INFORMATION PROVIDED

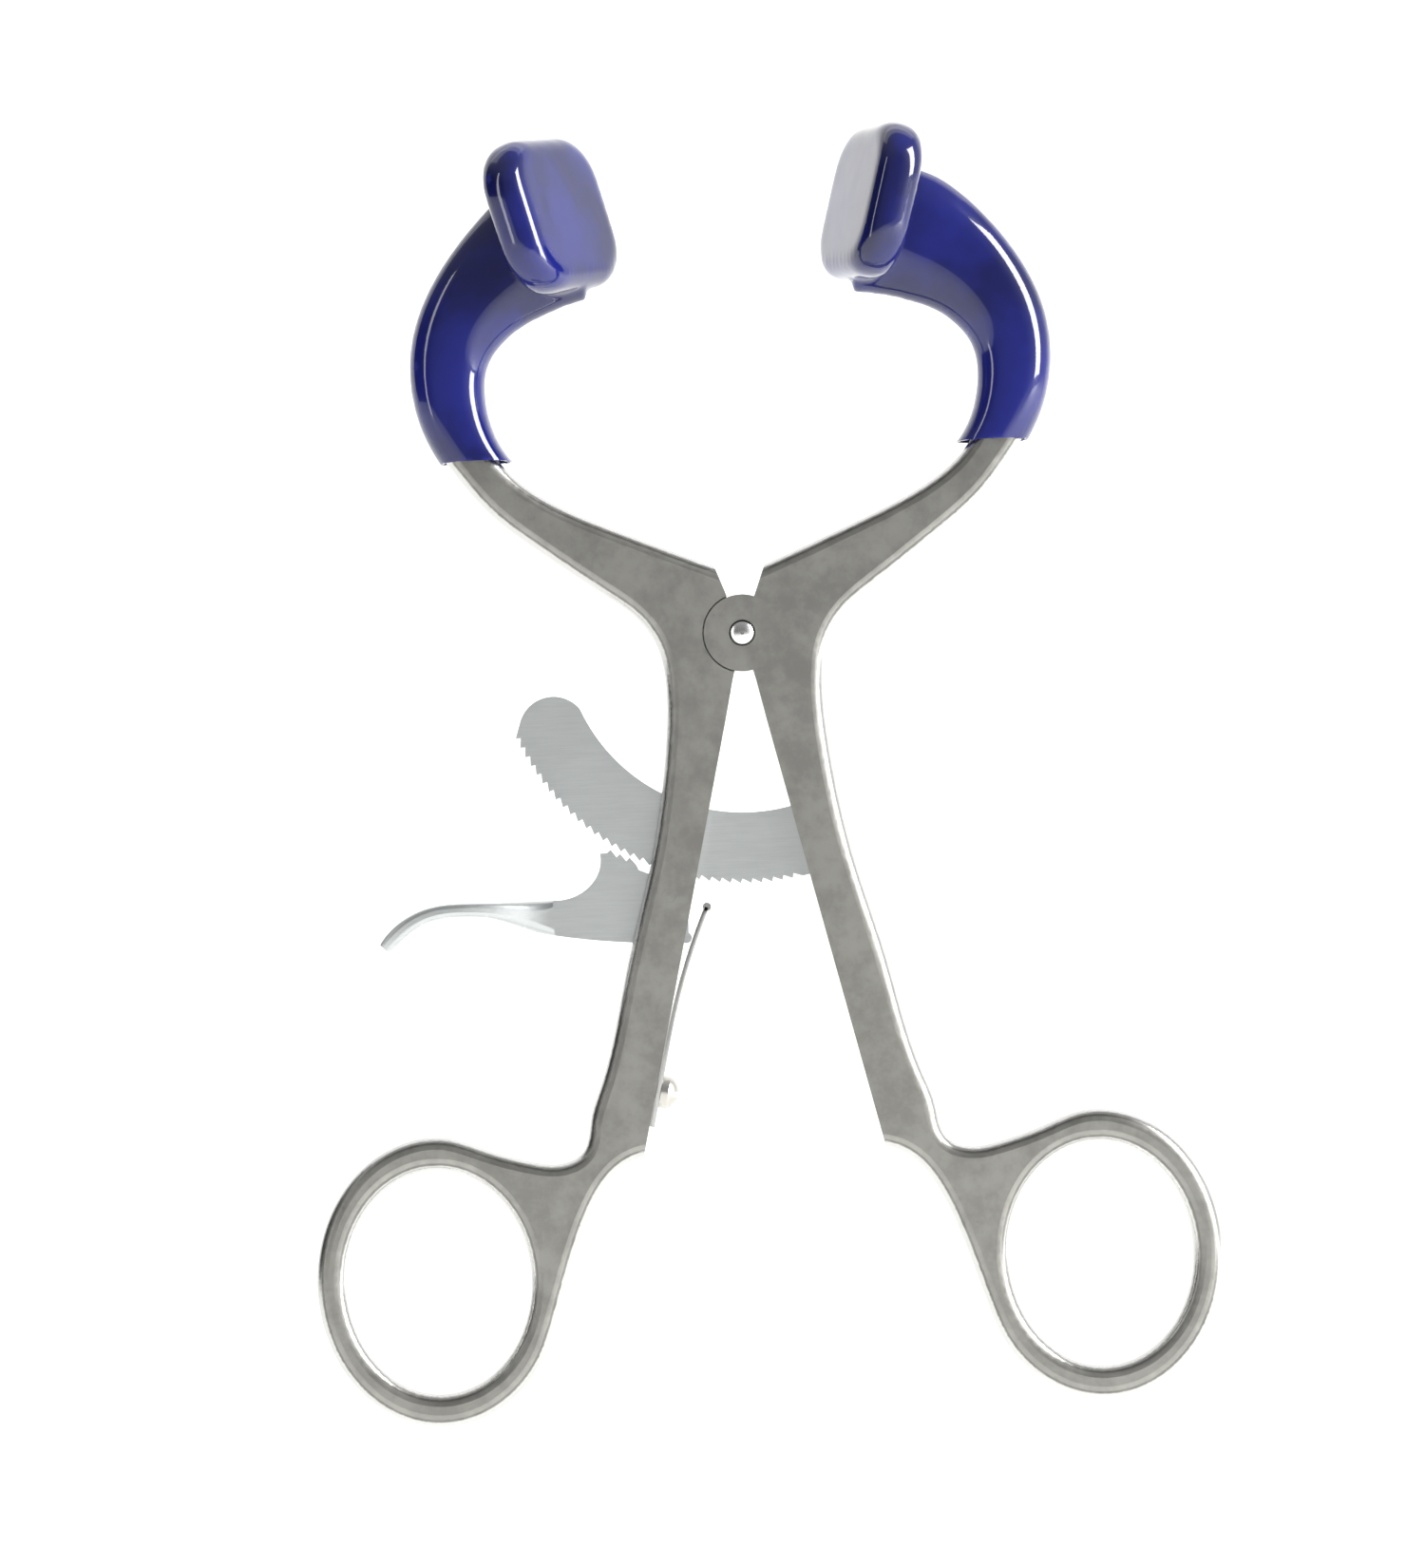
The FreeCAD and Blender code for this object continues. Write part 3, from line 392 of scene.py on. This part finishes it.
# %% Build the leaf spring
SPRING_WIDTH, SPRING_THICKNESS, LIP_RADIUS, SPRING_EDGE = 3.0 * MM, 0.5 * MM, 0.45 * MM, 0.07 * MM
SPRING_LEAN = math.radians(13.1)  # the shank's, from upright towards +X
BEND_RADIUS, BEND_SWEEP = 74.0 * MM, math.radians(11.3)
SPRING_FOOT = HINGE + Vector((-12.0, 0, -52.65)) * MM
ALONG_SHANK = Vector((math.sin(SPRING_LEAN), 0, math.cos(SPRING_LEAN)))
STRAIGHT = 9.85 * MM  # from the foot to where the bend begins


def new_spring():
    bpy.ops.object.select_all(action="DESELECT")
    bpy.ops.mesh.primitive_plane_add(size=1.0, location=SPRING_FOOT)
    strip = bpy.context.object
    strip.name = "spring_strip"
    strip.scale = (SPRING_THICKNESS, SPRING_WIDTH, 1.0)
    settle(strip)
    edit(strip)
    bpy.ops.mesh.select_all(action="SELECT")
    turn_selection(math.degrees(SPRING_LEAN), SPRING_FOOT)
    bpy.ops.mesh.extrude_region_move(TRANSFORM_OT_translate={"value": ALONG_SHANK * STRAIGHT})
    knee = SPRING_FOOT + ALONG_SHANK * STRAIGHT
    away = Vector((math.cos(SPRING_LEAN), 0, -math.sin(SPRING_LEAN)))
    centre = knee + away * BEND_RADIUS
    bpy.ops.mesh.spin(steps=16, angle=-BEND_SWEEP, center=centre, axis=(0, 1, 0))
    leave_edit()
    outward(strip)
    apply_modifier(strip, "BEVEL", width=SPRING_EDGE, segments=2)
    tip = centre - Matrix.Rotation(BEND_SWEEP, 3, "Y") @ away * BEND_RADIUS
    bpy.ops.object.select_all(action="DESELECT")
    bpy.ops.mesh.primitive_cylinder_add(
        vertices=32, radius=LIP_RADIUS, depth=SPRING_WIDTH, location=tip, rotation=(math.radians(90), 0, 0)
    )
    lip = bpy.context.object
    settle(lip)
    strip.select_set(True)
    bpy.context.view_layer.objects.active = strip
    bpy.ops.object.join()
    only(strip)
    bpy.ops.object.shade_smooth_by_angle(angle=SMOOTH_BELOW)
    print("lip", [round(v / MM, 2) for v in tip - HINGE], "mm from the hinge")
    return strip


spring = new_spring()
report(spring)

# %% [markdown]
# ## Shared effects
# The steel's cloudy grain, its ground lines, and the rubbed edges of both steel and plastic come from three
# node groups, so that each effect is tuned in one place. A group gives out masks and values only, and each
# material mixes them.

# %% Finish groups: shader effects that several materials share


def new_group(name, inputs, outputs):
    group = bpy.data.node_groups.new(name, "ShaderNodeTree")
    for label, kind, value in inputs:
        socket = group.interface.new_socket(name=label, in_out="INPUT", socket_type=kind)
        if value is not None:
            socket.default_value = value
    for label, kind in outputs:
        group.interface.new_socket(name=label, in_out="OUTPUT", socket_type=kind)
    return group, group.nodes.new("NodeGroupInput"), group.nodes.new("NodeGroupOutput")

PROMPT
Set down all of the data above, word for word.

FULL ANSWER
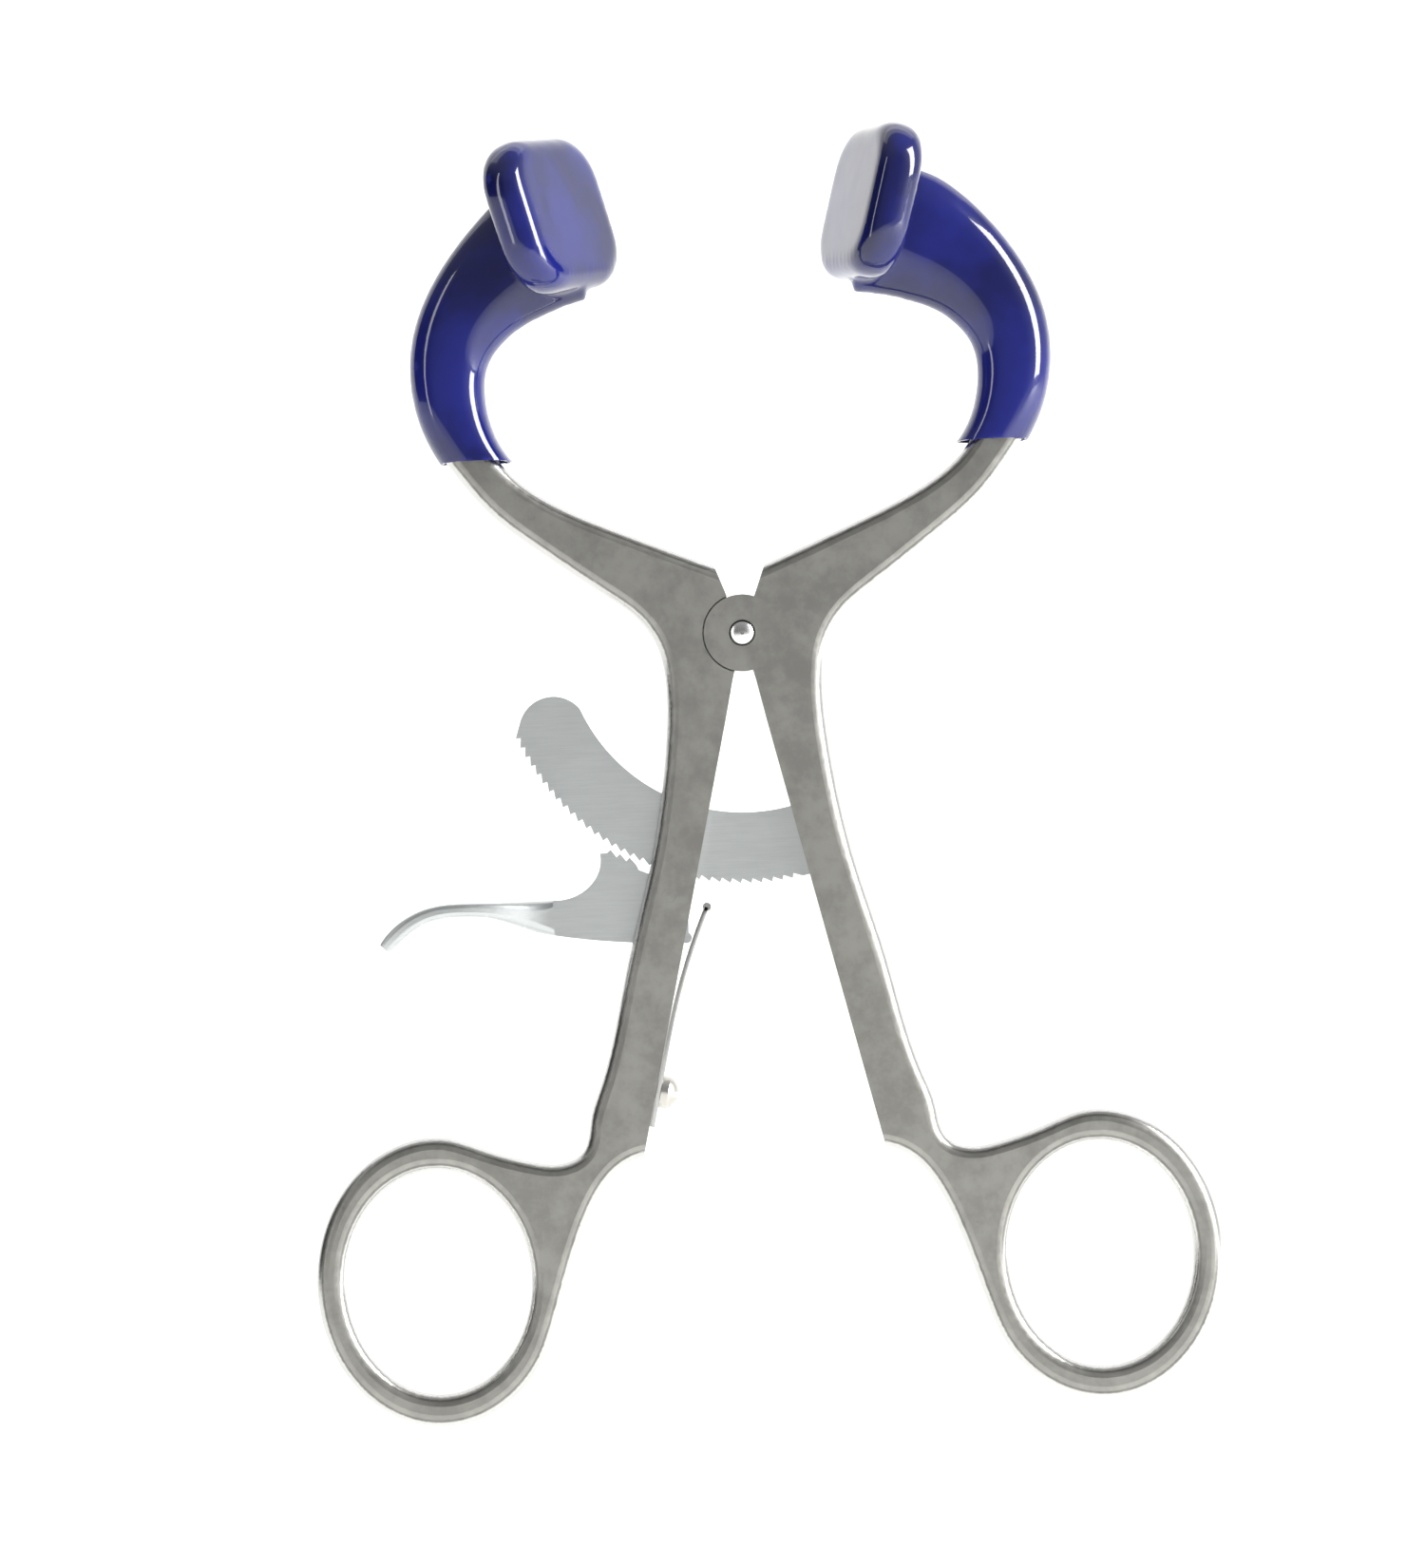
The FreeCAD and Blender code for this object continues. Write part 3, from line 392 of scene.py on. This part finishes it.
# %% Build the leaf spring
SPRING_WIDTH, SPRING_THICKNESS, LIP_RADIUS, SPRING_EDGE = 3.0 * MM, 0.5 * MM, 0.45 * MM, 0.07 * MM
SPRING_LEAN = math.radians(13.1)  # the shank's, from upright towards +X
BEND_RADIUS, BEND_SWEEP = 74.0 * MM, math.radians(11.3)
SPRING_FOOT = HINGE + Vector((-12.0, 0, -52.65)) * MM
ALONG_SHANK = Vector((math.sin(SPRING_LEAN), 0, math.cos(SPRING_LEAN)))
STRAIGHT = 9.85 * MM  # from the foot to where the bend begins


def new_spring():
    bpy.ops.object.select_all(action="DESELECT")
    bpy.ops.mesh.primitive_plane_add(size=1.0, location=SPRING_FOOT)
    strip = bpy.context.object
    strip.name = "spring_strip"
    strip.scale = (SPRING_THICKNESS, SPRING_WIDTH, 1.0)
    settle(strip)
    edit(strip)
    bpy.ops.mesh.select_all(action="SELECT")
    turn_selection(math.degrees(SPRING_LEAN), SPRING_FOOT)
    bpy.ops.mesh.extrude_region_move(TRANSFORM_OT_translate={"value": ALONG_SHANK * STRAIGHT})
    knee = SPRING_FOOT + ALONG_SHANK * STRAIGHT
    away = Vector((math.cos(SPRING_LEAN), 0, -math.sin(SPRING_LEAN)))
    centre = knee + away * BEND_RADIUS
    bpy.ops.mesh.spin(steps=16, angle=-BEND_SWEEP, center=centre, axis=(0, 1, 0))
    leave_edit()
    outward(strip)
    apply_modifier(strip, "BEVEL", width=SPRING_EDGE, segments=2)
    tip = centre - Matrix.Rotation(BEND_SWEEP, 3, "Y") @ away * BEND_RADIUS
    bpy.ops.object.select_all(action="DESELECT")
    bpy.ops.mesh.primitive_cylinder_add(
        vertices=32, radius=LIP_RADIUS, depth=SPRING_WIDTH, location=tip, rotation=(math.radians(90), 0, 0)
    )
    lip = bpy.context.object
    settle(lip)
    strip.select_set(True)
    bpy.context.view_layer.objects.active = strip
    bpy.ops.object.join()
    only(strip)
    bpy.ops.object.shade_smooth_by_angle(angle=SMOOTH_BELOW)
    print("lip", [round(v / MM, 2) for v in tip - HINGE], "mm from the hinge")
    return strip


spring = new_spring()
report(spring)

# %% [markdown]
# ## Shared effects
# The steel's cloudy grain, its ground lines, and the rubbed edges of both steel and plastic come from three
# node groups, so that each effect is tuned in one place. A group gives out masks and values only, and each
# material mixes them.

# %% Finish groups: shader effects that several materials share


def new_group(name, inputs, outputs):
    group = bpy.data.node_groups.new(name, "ShaderNodeTree")
    for label, kind, value in inputs:
        socket = group.interface.new_socket(name=label, in_out="INPUT", socket_type=kind)
        if value is not None:
            socket.default_value = value
    for label, kind in outputs:
        group.interface.new_socket(name=label, in_out="OUTPUT", socket_type=kind)
    return group, group.nodes.new("NodeGroupInput"), group.nodes.new("NodeGroupOutput")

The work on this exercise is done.